May17

Only a year removed from his Bond debut in Live and Let Die, Roger Moore finds himself again in the famed role in The Man with the Golden Gun.  If nothing else, this film teaches us that director Guy Hamilton, who was behind the camera for four Bond films is versatile in his directorial choices in that the tone and style of each is markedly different. Goldfinger, while the most fetishized of the franchise, is kind of hokey, inundated with puns / innuendo, and a departure for Bond from his first two films. Diamonds are Forever is a bit more politically savvy than the Hamilton bunch, but, more importantly, tries to recapture the audience turned off by On her Majesty’s Secret Service by using longer takes on Connery and convincing him to speed up the action and take a few stage fighting classes. Live and Let Die is carried by its soundtrack and tries desperately to fit in with seventies tropes. While it succeeds, it’s mostly forgettable aside from some Paul McCartney vocals.

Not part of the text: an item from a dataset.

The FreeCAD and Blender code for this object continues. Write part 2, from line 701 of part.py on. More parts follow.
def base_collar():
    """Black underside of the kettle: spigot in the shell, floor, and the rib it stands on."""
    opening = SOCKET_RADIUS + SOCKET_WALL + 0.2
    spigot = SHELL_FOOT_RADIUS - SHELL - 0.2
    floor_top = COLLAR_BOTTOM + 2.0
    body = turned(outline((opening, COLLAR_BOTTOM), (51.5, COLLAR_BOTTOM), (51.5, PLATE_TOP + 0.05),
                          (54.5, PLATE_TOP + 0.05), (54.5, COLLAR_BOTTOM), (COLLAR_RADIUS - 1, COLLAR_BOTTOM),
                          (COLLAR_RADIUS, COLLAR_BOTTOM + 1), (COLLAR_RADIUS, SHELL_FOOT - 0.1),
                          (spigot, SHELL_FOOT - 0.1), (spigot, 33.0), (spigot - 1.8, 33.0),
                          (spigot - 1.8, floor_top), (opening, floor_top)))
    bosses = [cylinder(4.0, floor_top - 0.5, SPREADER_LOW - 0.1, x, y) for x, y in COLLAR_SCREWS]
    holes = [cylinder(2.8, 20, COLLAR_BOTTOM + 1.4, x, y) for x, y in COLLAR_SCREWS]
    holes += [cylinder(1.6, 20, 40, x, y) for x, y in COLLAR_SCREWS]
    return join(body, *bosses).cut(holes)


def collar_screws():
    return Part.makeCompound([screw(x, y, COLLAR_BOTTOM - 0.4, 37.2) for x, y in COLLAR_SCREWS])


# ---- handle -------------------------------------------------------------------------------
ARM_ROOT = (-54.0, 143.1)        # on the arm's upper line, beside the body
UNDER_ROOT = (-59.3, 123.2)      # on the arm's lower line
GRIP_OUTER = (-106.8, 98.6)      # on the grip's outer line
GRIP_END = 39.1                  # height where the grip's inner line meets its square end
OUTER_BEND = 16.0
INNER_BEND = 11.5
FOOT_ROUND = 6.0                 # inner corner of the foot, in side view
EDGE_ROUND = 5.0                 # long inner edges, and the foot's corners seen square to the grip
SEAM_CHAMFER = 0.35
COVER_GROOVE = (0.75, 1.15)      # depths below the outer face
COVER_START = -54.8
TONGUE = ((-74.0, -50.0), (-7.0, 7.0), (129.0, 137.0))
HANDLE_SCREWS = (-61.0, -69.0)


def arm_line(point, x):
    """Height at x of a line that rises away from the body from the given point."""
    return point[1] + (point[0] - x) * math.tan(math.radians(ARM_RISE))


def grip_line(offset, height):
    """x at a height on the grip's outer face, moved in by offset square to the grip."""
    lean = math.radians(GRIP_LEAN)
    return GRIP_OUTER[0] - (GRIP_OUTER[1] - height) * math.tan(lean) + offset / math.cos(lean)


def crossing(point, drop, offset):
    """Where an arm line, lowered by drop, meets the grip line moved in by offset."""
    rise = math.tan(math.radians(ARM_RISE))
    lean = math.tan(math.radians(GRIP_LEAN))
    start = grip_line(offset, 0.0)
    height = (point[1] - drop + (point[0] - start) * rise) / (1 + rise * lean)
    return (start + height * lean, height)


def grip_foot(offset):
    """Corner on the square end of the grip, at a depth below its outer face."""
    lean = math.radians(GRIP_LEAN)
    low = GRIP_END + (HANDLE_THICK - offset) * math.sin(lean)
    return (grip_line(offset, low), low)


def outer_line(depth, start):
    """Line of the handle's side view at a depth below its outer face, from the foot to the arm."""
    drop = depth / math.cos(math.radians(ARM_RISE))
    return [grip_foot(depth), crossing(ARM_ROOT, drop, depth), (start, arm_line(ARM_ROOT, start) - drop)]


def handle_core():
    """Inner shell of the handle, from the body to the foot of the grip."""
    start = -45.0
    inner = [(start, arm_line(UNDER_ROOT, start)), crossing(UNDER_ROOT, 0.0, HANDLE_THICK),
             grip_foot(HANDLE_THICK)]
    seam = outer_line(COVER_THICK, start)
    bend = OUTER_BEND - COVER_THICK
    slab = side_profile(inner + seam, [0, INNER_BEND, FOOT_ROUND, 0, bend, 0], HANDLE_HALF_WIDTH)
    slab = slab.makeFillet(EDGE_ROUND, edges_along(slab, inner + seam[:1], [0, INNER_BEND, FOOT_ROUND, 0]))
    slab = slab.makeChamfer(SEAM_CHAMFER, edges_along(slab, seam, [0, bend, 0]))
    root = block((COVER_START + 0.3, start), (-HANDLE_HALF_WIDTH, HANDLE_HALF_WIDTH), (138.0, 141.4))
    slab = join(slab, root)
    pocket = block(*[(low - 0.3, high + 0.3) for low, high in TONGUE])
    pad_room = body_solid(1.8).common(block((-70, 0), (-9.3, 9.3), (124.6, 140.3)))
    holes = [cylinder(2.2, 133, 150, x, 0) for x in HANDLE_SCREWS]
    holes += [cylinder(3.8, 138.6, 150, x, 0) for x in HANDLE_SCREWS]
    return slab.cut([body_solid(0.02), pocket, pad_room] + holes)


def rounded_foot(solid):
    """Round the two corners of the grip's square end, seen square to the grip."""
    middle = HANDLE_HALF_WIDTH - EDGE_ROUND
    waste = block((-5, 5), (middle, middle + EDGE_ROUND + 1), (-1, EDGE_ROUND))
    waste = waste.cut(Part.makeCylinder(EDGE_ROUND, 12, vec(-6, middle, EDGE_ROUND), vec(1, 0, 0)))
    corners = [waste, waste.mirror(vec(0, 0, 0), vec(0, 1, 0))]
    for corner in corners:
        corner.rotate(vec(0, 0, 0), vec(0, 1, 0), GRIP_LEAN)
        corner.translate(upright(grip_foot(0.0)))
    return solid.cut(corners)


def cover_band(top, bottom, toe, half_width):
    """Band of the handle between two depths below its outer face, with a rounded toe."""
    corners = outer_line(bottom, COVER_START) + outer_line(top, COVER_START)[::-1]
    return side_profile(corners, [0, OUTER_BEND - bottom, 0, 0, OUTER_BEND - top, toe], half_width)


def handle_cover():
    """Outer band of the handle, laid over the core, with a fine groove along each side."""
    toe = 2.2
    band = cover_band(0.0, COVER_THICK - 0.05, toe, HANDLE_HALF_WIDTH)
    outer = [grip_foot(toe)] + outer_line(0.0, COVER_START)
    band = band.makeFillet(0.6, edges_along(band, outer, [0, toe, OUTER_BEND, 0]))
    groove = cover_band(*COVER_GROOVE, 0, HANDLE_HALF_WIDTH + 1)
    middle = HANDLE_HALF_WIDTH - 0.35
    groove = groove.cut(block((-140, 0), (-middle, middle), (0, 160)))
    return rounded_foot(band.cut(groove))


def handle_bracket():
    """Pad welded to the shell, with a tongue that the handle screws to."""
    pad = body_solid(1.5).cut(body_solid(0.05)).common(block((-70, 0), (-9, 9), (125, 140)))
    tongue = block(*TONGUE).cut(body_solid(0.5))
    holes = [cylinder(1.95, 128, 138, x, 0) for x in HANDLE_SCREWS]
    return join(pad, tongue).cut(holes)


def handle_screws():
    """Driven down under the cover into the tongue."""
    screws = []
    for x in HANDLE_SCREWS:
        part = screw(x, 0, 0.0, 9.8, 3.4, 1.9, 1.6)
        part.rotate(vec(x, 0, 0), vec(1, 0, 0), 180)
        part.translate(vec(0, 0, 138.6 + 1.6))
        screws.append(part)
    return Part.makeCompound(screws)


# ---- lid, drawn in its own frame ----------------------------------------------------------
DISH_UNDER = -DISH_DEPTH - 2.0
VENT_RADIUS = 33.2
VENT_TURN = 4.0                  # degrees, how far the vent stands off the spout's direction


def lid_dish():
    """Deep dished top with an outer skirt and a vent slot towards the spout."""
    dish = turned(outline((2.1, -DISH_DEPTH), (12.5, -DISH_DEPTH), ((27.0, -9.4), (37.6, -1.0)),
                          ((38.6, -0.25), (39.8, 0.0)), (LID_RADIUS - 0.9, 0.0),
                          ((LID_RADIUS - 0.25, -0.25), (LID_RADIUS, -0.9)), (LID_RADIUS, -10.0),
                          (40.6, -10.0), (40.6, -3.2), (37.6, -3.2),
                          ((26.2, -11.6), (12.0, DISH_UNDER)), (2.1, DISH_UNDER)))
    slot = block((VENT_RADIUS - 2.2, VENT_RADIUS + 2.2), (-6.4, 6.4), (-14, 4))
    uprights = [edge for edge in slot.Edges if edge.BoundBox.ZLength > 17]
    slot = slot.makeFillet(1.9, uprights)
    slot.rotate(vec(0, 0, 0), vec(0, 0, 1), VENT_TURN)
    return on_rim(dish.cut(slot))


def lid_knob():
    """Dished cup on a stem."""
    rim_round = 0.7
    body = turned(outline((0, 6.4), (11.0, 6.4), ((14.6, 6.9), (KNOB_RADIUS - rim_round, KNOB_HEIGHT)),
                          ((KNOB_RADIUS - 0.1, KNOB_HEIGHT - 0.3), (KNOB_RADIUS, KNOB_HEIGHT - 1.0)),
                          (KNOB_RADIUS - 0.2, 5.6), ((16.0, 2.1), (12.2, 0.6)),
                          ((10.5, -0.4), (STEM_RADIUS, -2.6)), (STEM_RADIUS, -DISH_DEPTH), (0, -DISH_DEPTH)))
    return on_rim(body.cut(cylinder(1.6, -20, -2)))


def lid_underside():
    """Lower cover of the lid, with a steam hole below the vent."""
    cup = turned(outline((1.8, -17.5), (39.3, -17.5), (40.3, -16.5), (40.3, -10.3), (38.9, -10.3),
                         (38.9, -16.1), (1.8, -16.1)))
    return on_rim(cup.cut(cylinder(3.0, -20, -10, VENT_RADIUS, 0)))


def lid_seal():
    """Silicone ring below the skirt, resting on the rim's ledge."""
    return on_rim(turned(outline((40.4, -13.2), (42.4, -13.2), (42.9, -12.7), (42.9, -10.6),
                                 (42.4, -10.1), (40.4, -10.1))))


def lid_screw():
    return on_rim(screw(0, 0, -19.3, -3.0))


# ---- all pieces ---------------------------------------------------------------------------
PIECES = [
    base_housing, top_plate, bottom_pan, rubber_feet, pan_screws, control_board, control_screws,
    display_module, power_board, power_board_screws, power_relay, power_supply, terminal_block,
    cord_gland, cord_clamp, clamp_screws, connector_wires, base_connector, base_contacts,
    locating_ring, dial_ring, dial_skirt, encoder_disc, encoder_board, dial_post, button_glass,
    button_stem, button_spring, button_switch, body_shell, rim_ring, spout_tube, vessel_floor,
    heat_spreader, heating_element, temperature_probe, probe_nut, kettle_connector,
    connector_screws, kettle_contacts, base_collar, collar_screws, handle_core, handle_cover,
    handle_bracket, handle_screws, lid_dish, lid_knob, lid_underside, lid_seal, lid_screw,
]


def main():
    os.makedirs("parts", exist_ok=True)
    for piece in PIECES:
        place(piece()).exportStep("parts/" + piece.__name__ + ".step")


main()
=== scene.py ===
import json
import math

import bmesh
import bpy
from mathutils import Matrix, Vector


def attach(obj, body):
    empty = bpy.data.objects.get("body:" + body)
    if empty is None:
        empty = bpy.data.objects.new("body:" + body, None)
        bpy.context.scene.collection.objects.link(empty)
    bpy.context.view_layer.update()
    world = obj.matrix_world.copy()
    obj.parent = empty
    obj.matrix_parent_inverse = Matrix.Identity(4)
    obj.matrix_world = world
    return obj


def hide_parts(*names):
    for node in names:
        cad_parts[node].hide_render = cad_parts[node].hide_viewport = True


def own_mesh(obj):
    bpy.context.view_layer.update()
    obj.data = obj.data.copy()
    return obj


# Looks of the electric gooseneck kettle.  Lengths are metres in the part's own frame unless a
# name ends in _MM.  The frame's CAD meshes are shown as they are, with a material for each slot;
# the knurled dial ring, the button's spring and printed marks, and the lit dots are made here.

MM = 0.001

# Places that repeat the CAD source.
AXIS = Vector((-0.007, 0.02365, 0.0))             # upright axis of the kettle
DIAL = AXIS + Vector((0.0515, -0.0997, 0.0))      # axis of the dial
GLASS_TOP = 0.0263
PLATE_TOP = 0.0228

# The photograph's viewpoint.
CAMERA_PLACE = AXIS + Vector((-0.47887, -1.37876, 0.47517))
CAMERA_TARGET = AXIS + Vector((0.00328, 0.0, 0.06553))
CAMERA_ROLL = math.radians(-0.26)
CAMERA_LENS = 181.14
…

However, The Man with the Golden Gun begins amidst deception and borrows a page from Richard Connell’s The Most Dangerous Game, the tale of a man who invites a stranded stranger into his home only to set him on course through which his host relishes in hunting him.

This time, the black-donned, fedora-wearing man is not stranded, but tricked into landing on Scaramanga’s (Christopher Lee) island, where he pays a handsome price to the diminutive Nick Nack (Herve villechaize), in order to kill the assassin that floats unseen all over the world. The tension is palpable, but this scene and Scaramanga’s victory with his golden gun merely just hint at his meticulous nefariousness. Bond is his target all along, as we are informed by the wax figure of Bond that exists in Scaramanga’s fun house of death.

And, Bond’s belief that he is Scaramanga’s next target sets him on a collision course with the rather gregarious, disconcertingly polite villain.

The film runs the way we are accustomed to with prosaic monologues, some deception here and there, a twist and turn in the story, and a bit of bed romping, but what’s doubly interesting about this film is that, at its core, is an issue that is all to prevalent today: energy depletion.

This clever assassin also has in his hands the Solex, a tiny gizmo that harnesses the energy of the sun,  a power that could overshadow a thousand neutron bombs and generate enough energy to keep lights in New York City and Los Angeles burning ceaselessly.

But the apparent observations about the need to find another source of energy outside of petroleum, seem to be rhetoric all too common to all too many generations. Ironically enough, the notion of using solar energy to replace depleting petroleum is often bunked, thrown into a common cliche of “only good in the right hands.” In a way, The Man with the Golden Gun, whose title also bespeaks a wickedness to the harnessing of solar energy, casts a shadow of doubt on whether the sun would be used for the purposes of good.

In the 1970’s the fear of nuclear annihilation was still all to familiar, given that the Cuban Missile Crisis was only a tad over a decade old, so it’s possible that the prospect of a natural energy being used to create something similar was coursing through cultural politics as this film was being made.